Salíamos entonces, furibundos y tiernísimos, a conquistar las calles. Había
pancartas y manifiestos de muchos puntos y las manos, que puestas en lo alto,
parecían sostener de alguna manera voraz el cielo. Peleábamos contra lo que
había: un país hecho pedazos. Éramos los hijos de los hijos de un príismo
cínico, vergonzante, paralizado por su propia corrupción. Mientras los
políticos se tragaban el país, dispendiando entre ellos la riqueza originada
por el hallazgo de petróleo, nuestros padres veían disminuir en dos su poder
adquisitivo, el magro monto de sus ahorros, sus libertades cívicas. En el país
en que yo viví mi adolescencia, no preguntábamos cuándo iba a morir Fidel
Velázquez, el anciano líder de un sindicato de trabajadores vendido desde
siempre al gobierno, sino si algún día iba a morir. Así de aplastante se
presentaba a sí misma la verticalidad del régimen. Los que lográbamos
graduarnos de la universidad —haciendo copias porque no nos alcanzaba para
comprar libros, bebiendo licor barato, comiendo lo que encontrábamos a nuestro
paso— caminábamos cabizbajos, con las manos en los bolsillos, sabiendo que nos
esperaba lo peor: años y más años en el desempleo o, incluso peor, años y más
años, tal vez toda una vida entera, en el subempleo de la burocracia o el
comercio. Eran años aciagos. Lo que aprendimos en marzo de 1994, cuando como lo
retrata de manera magistral la película Colosio, el candidato presidencial fue
asesinado en Tijuana, no fue otra cosa sino el tamaño de nuestra ingenuidad:
poco sabíamos de lo que eran capaces. Nos vimos a los ojos, eso lo recuerdo
bien. Despidiéndonos. El futuro, que cerraba sus fauces alrededor de nuestros
cuerpos, apretaba un poco más. A los que creíamos que habíamos tocado fondo con
el dispendio y el saqueo de la nación comandado por López Portillo, todavía nos
faltaba el salinismo y, luego, su forma de existencia más extrema y violenta:
el calderonismo.
Salí del país, como tantos otros,
empujada por las crisis económicas que organizó desde el poder el PRI. A ese
partido, a sus sucesivos gobiernos que vivieron de una riqueza que nos
arrebataron a todos los demás, le debo mis muchos años de vivir en las afueras.

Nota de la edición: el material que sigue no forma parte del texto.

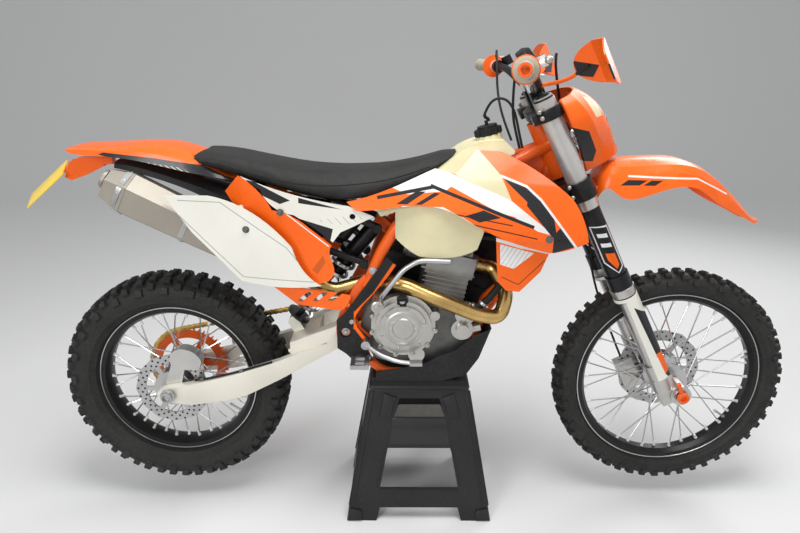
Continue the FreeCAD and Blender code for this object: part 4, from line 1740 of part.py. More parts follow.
def cord(route, radius, name):
    """A round cord along straight runs and tangent arcs, with its radii printed."""
    points = [V(*point) for point in route]
    radii = []
    for before, corner, after in zip(points, points[1:], points[2:]):
        back, ahead = before - corner, after - corner
        reach = 0.45 * min(back.Length, ahead.Length)
        radii.append(round(reach * math.tan(back.getAngle(ahead) / 2)))
    print(name, "bend radii", radii)
    return tube(points, radius, 0.45)


def front_brake_hose():
    """From the right lever down behind the mask and inside the left fork to the caliper."""
    start = bar_end(GRIP_LENGTH + CONTROL_LENGTH)
    y, top = FORK_SPACING / 2, BAR_CLAMP_S + BAR_RISE
    route_shares = [(0.66, -1.98, 0.985), (0.76, -1.50, 0.965), (0.74, -1.05, 0.93), (0.72, -0.55, 0.885),
                    (0.70, 0.0, 0.83), (0.65, 0.40, 0.765), (0.62, 0.60, 0.695), (0.60, 0.655, 0.625),
                    (0.48, 0.66, 0.55), (0.18, 0.635, 0.465), (-0.14, 0.625, 0.375), (-0.28, 0.635, 0.28),
                    (-0.34, 0.66, 0.185), (-0.37, 0.685, 0.0745)]
    points = [(f * y, w * y, s * top) for f, w, s in route_shares]
    points[0] = (points[0][0], GRIP_RADIUS - start.y, points[0][2])
    return cord(points, CABLE_RADIUS, "front brake hose")


# Places worked out from the sizes above
SHOCK_TOP = at_body(0.16, 0.70)
SHOCK_LOW = at_body(-0.27, -0.02)
SILENCER_END = at_body(-1.035, 0.985, -SILENCER_Y)
SILENCER_MOUTH = at_body(-0.13, 0.32, -0.86 * SPAR_Y)
SIDE_STAND_HINGE = at_body(0.03, -0.255, SIDE_STAND_Y)
PEG_ROOT = at_body(0.07, -0.185, SPAR_Y + PLATE_WALL / 2 + SEAT_GAP)
PEDAL_ROOT = at_body(0.095, -0.07)


def chassis_parts():
    return {
        "paddock_stand": paddock_stand(),
        "stand_mat": stand_mat(),
        "frame": fused([frame(), swingarm_pivot(), side_stand_bracket()]),
        "subframe": subframe(),
        "crankcase": fused([crankcase(), drive_sprocket()]),
        "engine_covers": together([clutch_cover(), water_pump(), ignition_cover()]),
        "cylinder": cylinder(),
        "exhaust_header": header(),
        "silencer": silencer(),
        "radiators": together(both_sides(radiator())),
        "fuel_tank": fuel_tank(),
        "fuel_cap": fuel_cap(),
        "seat": seat(),
        "side_covers": together([side_cover(), mirrored(side_cover()).cut(silencer_sleeve(DISC_GAP)),
                                 lower_guard()]),
        "number_panels": together(both_sides(number_panel()) + both_sides(air_cover())),
        "airbox": together([airbox(), inner_fender()]),
        "rear_fender": fused([rear_fender(), plate_arm()]),
        "number_plate": number_plate(),
        "shrouds": together(both_sides(shroud()) + both_sides(radiator_guard())),
        "skid_plate": skid_plate(),
        "frame_guards": together(both_sides(frame_guard())),
        "foot_controls": together(both_sides(footpeg()) + [brake_pedal(), shift_lever(), kick_starter()]),
        "swingarm": swingarm(),
        "chain": chain(),
        "rear_axle": rear_axle(),
        "rear_caliper": rear_caliper(),
        "shock_absorber": shock(),
        "shock_spring": shock_spring(),
        "breather_hose": cord(BREATHER_ROUTE, CABLE_RADIUS, "breather hose"),
        "control_cables": together([cord(THROTTLE_ROUTE, CABLE_RADIUS, "throttle cable"),
                                    cord(CLUTCH_ROUTE, CABLE_RADIUS, "clutch hose")]),
    }


def steering_parts():
    upright = {
        "triple_clamps": fused([triple_clamps()] + bar_mounts().Solids),
        "fork_outer_tubes": fork_outer_tubes(),
        "fork_legs": fork_legs(),
        "fork_guards": fork_guards(),
        "handlebar": handlebar(),
        "grips": grips(),
        "bar_controls": bar_controls(),
        "hand_guards": hand_guards(),
        "headlight_mask": headlight_mask(),
        "headlight": headlight(),
        "front_caliper": front_caliper(),
        "front_brake_hose": front_brake_hose(),
    }
    parts = {name: onto_steering(shape) for name, shape in upright.items()}
    parts["front_fender"] = front_fender()
    parts["front_axle"] = front_axle()
    return parts


def main():
    os.makedirs("parts", exist_ok=True)
    parts = {**chassis_parts(), **steering_parts(), **wheel_parts(), "side_stand": side_stand()}
    for name, shape in parts.items():
        shape.exportStep(f"parts/{name}.step")


main()
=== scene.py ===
# %% [markdown]
# This file dresses an off-road motorcycle that stands on a plastic paddock stand.
# The solid shapes come from a CAD model, which is loaded first and is never moved.
# Blender adds what the eye needs: rubber lugs, chain links, bolts, seams, stripes and real finishes.

# %% Load the model
import math

import bmesh
import bpy
from mathutils import Matrix, Vector


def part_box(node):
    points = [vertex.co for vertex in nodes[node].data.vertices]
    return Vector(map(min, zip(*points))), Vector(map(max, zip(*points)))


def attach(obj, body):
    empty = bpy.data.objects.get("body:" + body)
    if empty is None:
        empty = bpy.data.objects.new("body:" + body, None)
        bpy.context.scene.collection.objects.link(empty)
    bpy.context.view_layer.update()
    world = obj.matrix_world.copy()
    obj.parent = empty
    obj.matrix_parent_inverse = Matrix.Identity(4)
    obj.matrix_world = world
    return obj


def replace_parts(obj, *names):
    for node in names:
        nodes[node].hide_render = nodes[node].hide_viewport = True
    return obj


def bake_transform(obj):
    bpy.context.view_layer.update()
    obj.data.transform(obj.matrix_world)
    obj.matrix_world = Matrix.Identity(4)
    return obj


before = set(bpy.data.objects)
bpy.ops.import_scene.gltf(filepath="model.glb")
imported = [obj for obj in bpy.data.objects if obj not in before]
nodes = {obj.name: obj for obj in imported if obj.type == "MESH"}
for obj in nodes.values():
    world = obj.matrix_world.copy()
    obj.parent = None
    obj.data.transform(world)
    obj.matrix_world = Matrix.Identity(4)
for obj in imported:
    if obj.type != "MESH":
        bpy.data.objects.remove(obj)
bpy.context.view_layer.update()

# %% [markdown]
# The camera stands beside the machine, at eye height, tipped a little down.
# A camera could be aimed by a constraint, but written angles are easier to read and to keep.

# %% Camera
CAMERA_PLACE = (-0.057, -1.833, 1.360)
CAMERA_TURN = (72.043, -0.10, 0.09)
SENSOR = 36.0
LENS = 29.3

eye = bpy.data.cameras.new("photo_camera")
eye.sensor_width = SENSOR
eye.lens = LENS
camera = bpy.data.objects.new("photo_camera", eye)
camera.location = CAMERA_PLACE
camera.rotation_euler = [math.radians(angle) for angle in CAMERA_TURN]
bpy.context.scene.collection.objects.link(camera)
bpy.context.scene.camera = camera
bpy.context.scene.view_settings.view_transform = "Standard"
print("camera at", CAMERA_PLACE, "lens", LENS)

# %% [markdown]
# Every step below starts with nothing selected, because an operator acts on all that is selected.
# These few helpers do what a modeller does by hand: clear the selection, pick corners, apply a modifier.
# A piece is finished when its object sits at the origin and its place is in its mesh.

# %% Helpers for one piece
def clear():
    if bpy.context.object and bpy.context.object.mode != "OBJECT":
        bpy.ops.object.mode_set(mode="OBJECT")
    bpy.ops.object.select_all(action="DESELECT")


def shown(thing):
    """Puts a new object into the scene."""
    bpy.context.scene.collection.objects.link(thing)
    return thing


def take(piece):
    """Makes this the one selected and active piece."""
    clear()
    bpy.context.view_layer.objects.active = piece
    piece.select_set(True)
    return piece


def settle(piece):
    """Puts the piece's place, turn and size into its mesh."""
    take(piece)
    bpy.ops.object.transform_apply(location=True, rotation=True, scale=True)
    return piece


def edit(piece):
    take(piece)
    bpy.ops.object.mode_set(mode="EDIT")
    bpy.ops.mesh.select_mode(type="VERT")
    bpy.ops.mesh.select_all(action="SELECT")


def pick(piece, test):
    """In edit mode, selects the corners for which the test of their place holds."""
    bpy.ops.mesh.select_all(action="DESELECT")
    shape = bmesh.from_edit_mesh(piece.data)
    for corner in shape.verts:
        corner.select_set(test(corner.co))
    shape.select_flush(True)
    bmesh.update_edit_mesh(piece.data)


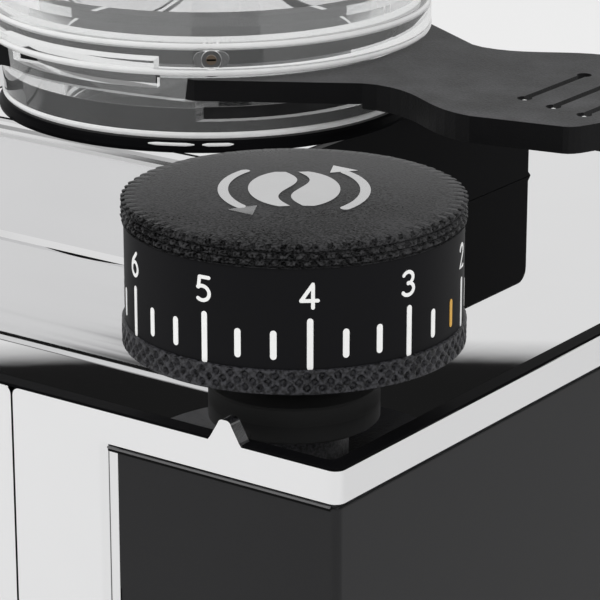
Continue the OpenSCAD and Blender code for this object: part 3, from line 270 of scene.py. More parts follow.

Crecí, en efecto. Me hice, de manera siempre precaria y tentativa, de una
cierta estrategia de estar en tránsito entre mis dos casas. Y aunque existan
razones de más peso político y estructural para no votar por el PRI la semana
que viene, mi razón personal es y será siempre ésa: nunca votaría por la
camarilla en el poder que me arrebató mi casa.
De la misma manera, también por
razones que siendo como son profundamente personales no dejan de ser del todo
sociales, no podría votar con la conciencia tranquila por el partido que,
suplantando la lógica del cuidado por la lógica de la ganancia, ha propiciado
la muerte de 60 mil, y acaso muchos más, de mis compatriotas. Los candidatos
del PAN pueden intentar tapar el sol con un dedo, evitando mencionar el tema
del que más discutimos los que participamos de la vida cotidiana de un país
vuelto pura sangre y saña, pero más de uno de ellos, más de uno de esos 60 mil
o más muertos, ha sido o fue el primo de alguien, el tío del cuñado de mi
amigo, el hijo de la vecina que he visto caminar cabizbaja y sola, triste como
una planta. Yo no los olvido. Yo no podría dormir tranquila sabiendo que mi
voto puede avalar el régimen que ha puesto de luto mi calle, mi colonia, mi
ciudad. Yo no podría darle mi voto a quien me ha roto, una y otra vez, 60 mil
veces y más, el corazón.
El verano, lo decía al inicio,
para mí siempre ha sido y será el verano de la Ciudad de México. La lluvia. Los
paraguas. Los abrigos. A ese verano regreso siempre, durante los meses de
verano, cuando digo que regreso a mi país. Acaso fue por eso que fue aquí, por
azar o por destino, a saber, que los volví a ver. Eran los furibundos que
tomaban las pantallas y las calles. Sus cuerpos, envueltos por un futuro sin
mordaza, alzaban las manos de una manera que reconocí. Eran los #Yosoy132, pero
eran también otros y más. Su confianza en un futuro donde cabemos todos me
resultó contagiosa. No había sentido nada parecido a la esperanza desde que la
guerra calderonista me arrebató la paz. Mi voto, que será por el PRD, será en
realidad por ese futuro y por ese verano que, con todo y todo y a pesar de todo,
sigue entero e invencible. Sigue aquí.